# TASK TO COMPLETE:
Starting at the first line of the data below, write out each line exactly until you reach the line containing "ring and its", and include that line too.
──────
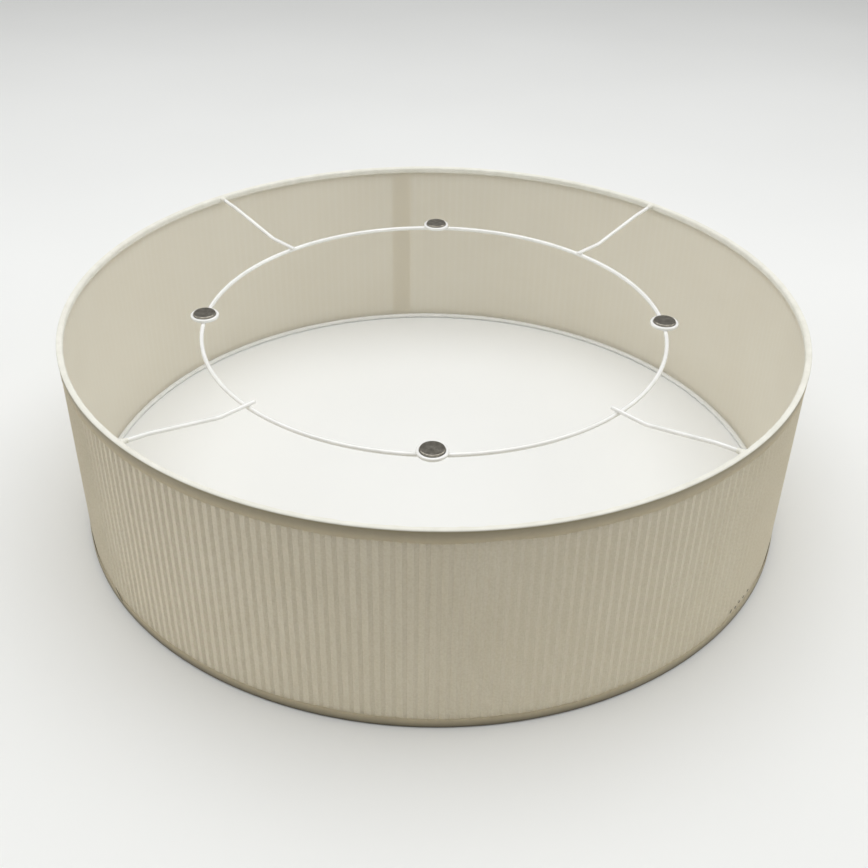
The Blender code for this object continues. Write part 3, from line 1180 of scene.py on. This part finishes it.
@dataclass
class SpokedFrame:
    """The drop ring and its four bent spokes, spot-welded on top of it and coated white."""

    coat: bpy.types.Material
    steel: bpy.types.Material
    ring_radius: float = 191.0 * MM
    ring_height: float = 154.0 * MM
    ring_wire: float = 3.5 * MM
    spoke_wire: float = 3.3 * MM
    spoke_level: float = 157.25 * MM
    tip: float = 185.5 * MM
    first_bend: float = 217.0 * MM
    second_bend: float = 274.0 * MM
    second_height: float = 170.0 * MM
    end: float = 295.3 * MM
    end_height: float = 172.9 * MM
    bend_radius: float = 30.0 * MM
    rim_wire: float = 3.2 * MM
    rim_depth: float = 1.9 * MM
    weld: tuple[float, float, float] = (1.9 * MM, 1.5 * MM, 1.1 * MM)
    sides: int = 16
    tip_points: int = 6

    def corners(self) -> list[tuple[float, float]]:
        """List the corners of a spoke's middle line.

        Returns:
            Its tip, bends and end as (radius, height).
        """
        return [
            (self.tip, self.spoke_level),
            (self.first_bend, self.spoke_level),
            (self.second_bend, self.second_height),
            (self.end, self.end_height),
        ]

    def build_rings(self) -> list[bpy.types.Object]:
        """Build the drop ring and the two rim wires inside the tapes.

        Returns:
            The drop ring, the top rim wire and the lower one.
        """
        drop = wire_ring("drop_ring_wire", self.ring_radius, self.ring_height, self.ring_wire, self.coat)
        finish_piece(drop, Slot.COATED, "drop_ring")
        top_z = SHADE_HEIGHT - self.rim_depth
        top = wire_ring("top_rim_wire", TOP_WIRE_RADIUS, top_z, self.rim_wire, self.steel)
        low = wire_ring("bottom_rim_wire", LOW_WIRE_RADIUS, self.rim_depth, self.rim_wire, self.steel)
        finish_piece(top, Slot.BARE, "top_ring")
        finish_piece(low, Slot.BARE, "bottom_ring")
        return [drop, top, low]

    def build_spoke(self, name: str, azimuth: float) -> bpy.types.Object:
        """Build one spoke as a bar along its rounded route, its tip sheared and softened by the coat.

        Args:
            name: The diagonal's name.
            azimuth: The spoke's angle round the axis.

        Returns:
            The spoke.
        """
        full = self.spoke_wire / 2.0
        route = rounded_route(self.corners(), self.bend_radius, 1.5 * MM)
        count = self.tip_points
        corner = arc_points((self.tip + 0.45 * full, 0.55 * full), 0.45 * full, 180.0, 90.0, count)
        tip = np.stack([corner[:, 0], np.full(count, self.spoke_level)], axis=-1)
        tip = np.vstack([[self.tip - 1e-6, self.spoke_level], tip])
        route = np.vstack([tip, route[1:]])
        radii = np.concatenate([[0.0], corner[:, 1], np.full(len(route) - count - 1, full)])
        points = bar_points(route, radii, radii, azimuth, self.sides)
        lengths = run_length(route[:, 0], route[:, 1])
        around = np.linspace(0.0, math.pi * self.spoke_wire, self.sides + 1)
        uv = plan_uv(lengths, around)
        obj = grid_object(f"spoke_wire_{name}", points, uv, self.coat, wrap_rows=True, poles=True)
        return finish_piece(obj, Slot.COATED, f"spoke_{name}")

    def build_weld(self, name: str, azimuth: float) -> bpy.types.Object:
        """Build the coated weld bead where a spoke crosses the ring: a flattened ball, 4 mm long.

        Args:
            name: The diagonal's name.
            azimuth: The spoke's angle round the axis.

        Returns:
            The bead.
        """
        up = np.radians(np.linspace(-90.0, 90.0, 13))
        angles = np.linspace(0.0, FULL_TURN, 24, endpoint=False)
        ball = round_axis(np.cos(up)[:, None], np.sin(up)[:, None], angles) * np.array(self.weld)
        outward = np.array([math.cos(azimuth), math.sin(azimuth), 0.0])
        across = np.array([-math.sin(azimuth), math.cos(azimuth), 0.0])
        centre = self.ring_radius * outward
        centre[2] = (self.ring_height + self.spoke_level) / 2.0
        points = centre + ball[..., :1] * across + ball[..., 1:2] * -outward
        points = points + ball[..., 2:] * np.array([0.0, 0.0, 1.0])
        uv = plan_uv(np.linspace(0.0, 15 * MM, 25), np.linspace(0.0, 6 * MM, 13))
        obj = grid_object(f"spoke_weld_{name}", points, uv, self.coat, wrap_columns=True, poles=True)
        return finish_piece(obj, Slot.COATED)


@dataclass
class TapeCollar:
    """The top tape drawn out along a spoke: a short neck that flares sideways into the roll."""

    material: bpy.types.Material
    frame: SpokedFrame
    root: float = 296.6 * MM
    root_height: float = 173.0 * MM
    reach: float = 6.0 * MM
    neck: float = 1.95 * MM
    flare: float = 3.2 * MM
    mouth: float = 1.70 * MM
    girth: float = 13.0 * MM
    rings: int = 15
    sides: int = 32

    def build(self, name: str, azimuth: float, seed: int) -> bpy.types.Object:
        """Build the neck as a tube, half neck + flare (1 - t)^3 wide, with a turned-in mouth.

        Args:
            name: The diagonal's name.
            azimuth: The spoke's angle.
            seed: The seed of its creases.

        Returns:
            The collar.
        """
        start = np.array([self.root, self.root_height])
        bend = np.array([self.frame.second_bend, self.frame.second_height])
        along = (bend - start) / np.linalg.norm(bend - start)
        share = np.linspace(0.0, 1.0, self.rings)
        creases = 1.0 + 0.04 * ripple(FULL_TURN * share, 1, 4, seed)
        widths = (self.neck + self.flare * (1.0 - share) ** 3) * creases
        heights = np.full(self.rings, self.neck)
        route = start[None] + along[None] * (share * self.reach)[:, None]
        tube = bar_points(route, widths, heights, azimuth, self.sides)
        middle = tube.mean(axis=0, keepdims=True)
        step = middle[:, -1:] - middle[:, -2:-1]
        rim = middle[:, -1:] + (tube[:, -1:] - middle[:, -1:]) * self.mouth / self.neck
        points = np.concatenate([tube, rim + 0.4 * step, rim - 1.5 * step], axis=1)
        around = 2 * MM + np.linspace(0.0, self.girth, self.sides + 1)
        uv = plan_uv(np.linspace(0.0, self.reach, self.rings + 2), around)
        obj = grid_object(f"tape_collar_{name}", points, uv, self.material, wrap_rows=True)
        return finish_piece(obj, Slot.TAPE)


@dataclass
class MagnetSeat:
    """A coated steel cup on the drop ring with a nickel-plated disc magnet that stands proud of it."""

    coat: bpy.types.Material
    nickel: bpy.types.Material
    ring_radius: float = 191.0 * MM
    base: float = 155.75 * MM
    cup_radius: float = 11.7 * MM
    cup_height: float = 2.75 * MM
    foot: float = 0.8 * MM
    lip: float = 1.0 * MM
    bore: float = 9.4 * MM
    floor: float = 0.8 * MM
    magnet_radius: float = 9.1 * MM
    magnet_top: float = 159.9 * MM
    magnet_edge: float = 0.7 * MM

    def build(self, name: str, azimuth: float) -> tuple[bpy.types.Object, bpy.types.Object]:
        """Build the cup and the magnet as turned profiles.

        Args:
            name: The quarter's name.
            azimuth: The quarter's angle.

        Returns:
            The cup and the magnet.
        """
        centre = (self.ring_radius * math.cos(azimuth), self.ring_radius * math.sin(azimuth))
        top = self.base + self.cup_height
        outer = self.cup_radius
        inner_lip = 0.5 * self.lip
        cup = np.vstack(
            [
                [[0.0, self.base], [0.5 * outer, self.base], [outer - self.foot, self.base]],
                arc_points((outer - self.foot, self.base + self.foot), self.foot, -90.0, 0.0, 5)[1:],
                arc_points((outer - self.lip, top - self.lip), self.lip, 0.0, 90.0, 8),
                arc_points((self.bore + inner_lip, top - inner_lip), inner_lip, 90.0, 180.0, 6),
                [[self.bore, self.base + self.floor], [0.0, self.base + self.floor]],
            ]
        )
        edge = self.magnet_edge
        disc = np.vstack(
            [
                [[0.0, self.base + self.floor], [self.magnet_radius - 0.2 * MM, self.base + self.floor]],
                [[self.magnet_radius, self.base + self.floor + 0.2 * MM]],
                arc_points((self.magnet_radius - edge, self.magnet_top - edge), edge, 0.0, 90.0, 8),
                [[0.6 * self.magnet_radius, self.magnet_top], [0.0, self.magnet_top]],
            ]
        )
        holder = turned_object(f"magnet_cup_coated_{name}", cup, self.coat, centre)
        magnet = turned_object(f"disc_magnet_{name}", disc, self.nickel, centre)
        finish_piece(holder, Slot.COATED, f"magnet_cup_{name}")
        finish_piece(magnet, Slot.NICKEL, f"magnet_{name}")
        return holder, magnet


# ---------------------------------------------------------------------------
# Stage
# ---------------------------------------------------------------------------


@dataclass
class Stage:
    """Pale paper under soft lights from above, both sides and the front, with a grey board in front."""

    lens: float = 47.0
    camera_place: tuple[float, float, float] = (0.0, -0.8326, 0.6076)
    pitch: float = math.radians(34.2)
    yaw: float = math.radians(0.08)
    roll: float = math.radians(1.0)
    floor_radius: float = 9.0
    ambient: float = 0.36

    def build_camera(self) -> None:
        """Aim the camera: down by pitch, turned by yaw, and rolled about its own axis."""
        data = bpy.data.cameras.new("camera")
        data.lens = self.lens
        camera = bpy.data.objects.new("camera", data)
        bpy.context.scene.collection.objects.link(camera)
        forward = Vector(
            (
                math.sin(self.yaw) * math.cos(self.pitch),
                math.cos(self.yaw) * math.cos(self.pitch),
                -math.sin(self.pitch),
            )
        )
        right = Vector((math.cos(self.yaw), -math.sin(self.yaw), 0.0))
        up = right.cross(forward)
        right, up = (
            right * math.cos(self.roll) + up * math.sin(self.roll),
            up * math.cos(self.roll) - right * math.sin(self.roll),
        )
        turn = Matrix((right, up, -forward)).transposed().to_4x4()
        camera.matrix_world = Matrix.Translation(self.camera_place) @ turn
        bpy.context.scene.camera = camera

    def build_floor(self) -> None:
        """Lay the paper: rings of points out to the floor's radius."""
        rings = np.array([1e-5, 0.5, 1.5, 4.0, self.floor_radius])
        angles = np.linspace(0.0, FULL_TURN, 64, endpoint=False)
        points = round_axis(rings[::-1, None], np.zeros((5, 1)), angles)
        uv = plan_uv(np.linspace(0.0, 1.0, 65), rings)
        paper = grid_object("floor_paper", points, uv, SweepPaper().build(), True, False, True)

    def add_panel_light(
        self, name: str, place: tuple[float, float, float], size: tuple[float, float], power: float
    ) -> None:
        """Hang a soft light that faces the shade.

        Args:
            name: Its name.
            place: Where it hangs.
            size: Its width and height.
            power: Its power in watts.
        """
        data = bpy.data.lights.new(name, "AREA")
        data.shape = "RECTANGLE"
        data.size, data.size_y = size
        data.energy = power
        light = bpy.data.objects.new(name, data)
        light.location = place
        light.rotation_euler = (Vector((0.0, 0.0, 0.1)) - Vector(place)).to_track_quat("-Z", "Y").to_euler()
        bpy.context.scene.collection.objects.link(light)

    def add_board(self, name: str, points: list[tuple[float, float, float]]) -> None:
        """Lay a grey board that soaks up light, but is hidden itself and shadows nothing.

        Args:
            name: Its name.
            points: Its corners.
        """
        mesh = bpy.data.meshes.new(name)
        mesh.from_pydata(points, [], [tuple(range(len(points)))])
        material, tree = new_material("board_matt_grey")
        face = add_node(tree, "BsdfPrincipled", {"Base Color": linear("6a6866"), "Roughness": 0.9})
        show(tree, face.outputs[0])
        mesh.materials.append(material)
        board = bpy.data.objects.new(name, mesh)
        board.visible_camera = False
        board.visible_shadow = False
        bpy.context.scene.collection.objects.link(board)

    def build_lights(self) -> None:
        """Hang the lights, lay the board and set a dim pale surround."""
        self.add_panel_light("softbox_above", (0.0, 0.15, 2.0), (2.6, 2.4), 36.8)
        self.add_panel_light("softbox_left", (-2.2, 0.1, 0.9), (1.6, 1.4), 8.5)
        self.add_panel_light("softbox_right", (2.2, 0.0, 0.9), (1.6, 1.4), 10.5)
        self.add_panel_light("softbox_front", (0.0, -2.3, 1.0), (2.0, 1.2), 2.5)
        corners = ((-2.0, -0.55), (-2.0, -3.0), (2.0, -3.0), (2.0, -0.55))
        self.add_board("board_front", [(x, y, 0.004) for x, y in corners])
        world = bpy.data.worlds.new("studio")
        world.use_nodes = True
        tree = world.node_tree
        tree.nodes.clear()
        path = add_node(tree, "LightPath")
        dim = add_node(tree, "Background", {"Color": linear("f3f3f1"), "Strength": self.ambient})
        seen = add_node(tree, "Background", {"Color": linear("e3e3e1"), "Strength": 1.0})
        mixed = add_node(
            tree, "MixShader", {"Fac": path.outputs["Is Camera Ray"], 1: dim.outputs[0], 2: seen.outputs[0]}
        )
        add_node(tree, "OutputWorld", {"Surface": mixed.outputs[0]})
        bpy.context.scene.world = world
        bpy.context.scene.view_settings.view_transform = "Standard"

    def build(self) -> None:
        """Build the camera, the floor and the lights."""
        self.build_camera()
        self.build_floor()
        self.build_lights()


DIAGONALS = {"northeast": 45.0, "northwest": 135.0, "southwest": 225.0, "southeast": 315.0}
QUARTERS = {"east": 0.0, "north": 90.0, "west": 180.0, "south": 270.0}


def main() -> None:
    """Build the shade's pieces in order, then the stage."""
    logging.basicConfig(level=logging.INFO, format="%(name)s %(message)s")
    fabric = PleatedPolycotton().build()
    laminate = ShadeLaminate().build()
    tape = WovenTape().build()
    pale_tape = WovenTape(
        dark="f1f3f2",
        light="f9fafa",
        on_cover="d2cab6",
        painted_shade_at_turn="887f6b",
        turn_through=0.15,
        # the wider turn carries the leg's painted shade round the lower corner, where a painted contact
        # shadow lies along the floor
        turn=2.2 * MM,
        painted_contact_shadow=0.3,
        name="cotton_tape_bleached",
    ).build()
    # dark thread ends, and the painted shade of a crease, at the lower tape's cut edge
    dark_marks = WovenTape(
        "4c473b", "645d4f", "565042", "565042", see_through=0.0, name="cotton_thread_dark"
    ).build()
    coat = PowderCoat().build()
    steel = DrawnSteel().build()
    nickel = NickelPlate().build()
    adhesive = TransferAdhesive().build()

    spoked = SpokedFrame(coat, steel)
    spoked.build_rings()
    LaminatePanel(laminate, adhesive).build()
    PleatedCover(fabric).build()
    EdgeTape(
        tape,
        Edge.TOP,
        leg=10.5 * MM,
        roll=1.95 * MM,
        wire_centre=TOP_WIRE_RADIUS,
        corner=1.1 * MM,
        overhang=0.25 * MM,
        inner_leg=2.0 * MM,
        seed=21,
    ).build("top_trim")
    EdgeTape(
        pale_tape,
        Edge.BOTTOM,
        leg=9.0 * MM,
        roll=1.85 * MM,
        wire_centre=LOW_WIRE_RADIUS,
        corner=1.8 * MM,
        overhang=0.0,
        seed=31,
    ).build("bottom_trim")
    EdgeMarks(dark_marks).build()
    collar = TapeCollar(tape, spoked)
    for number, (name, degrees) in enumerate(DIAGONALS.items()):
        azimuth = math.radians(degrees)
        spoked.build_spoke(name, azimuth)
        spoked.build_weld(name, azimuth)
        collar.build(name, azimuth, 50 + number)
    seat = MagnetSeat(coat, nickel)
    for name, degrees in QUARTERS.items():
        seat.build(name, math.radians(degrees))
    Stage().build()


if __name__ == "__main__":
    main()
──────
# SOLVED PROBLEM:
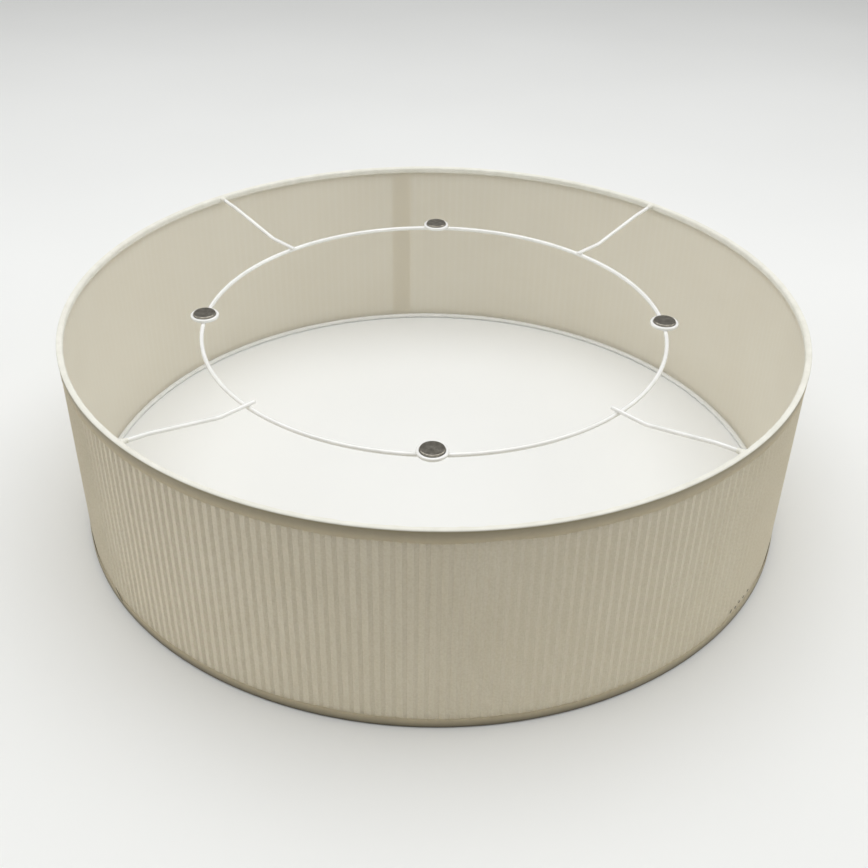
The Blender code for this object continues. Write part 3, from line 1180 of scene.py on. This part finishes it.
@dataclass
class SpokedFrame:
    """The drop ring and its four bent spokes, spot-welded on top of it and coated white."""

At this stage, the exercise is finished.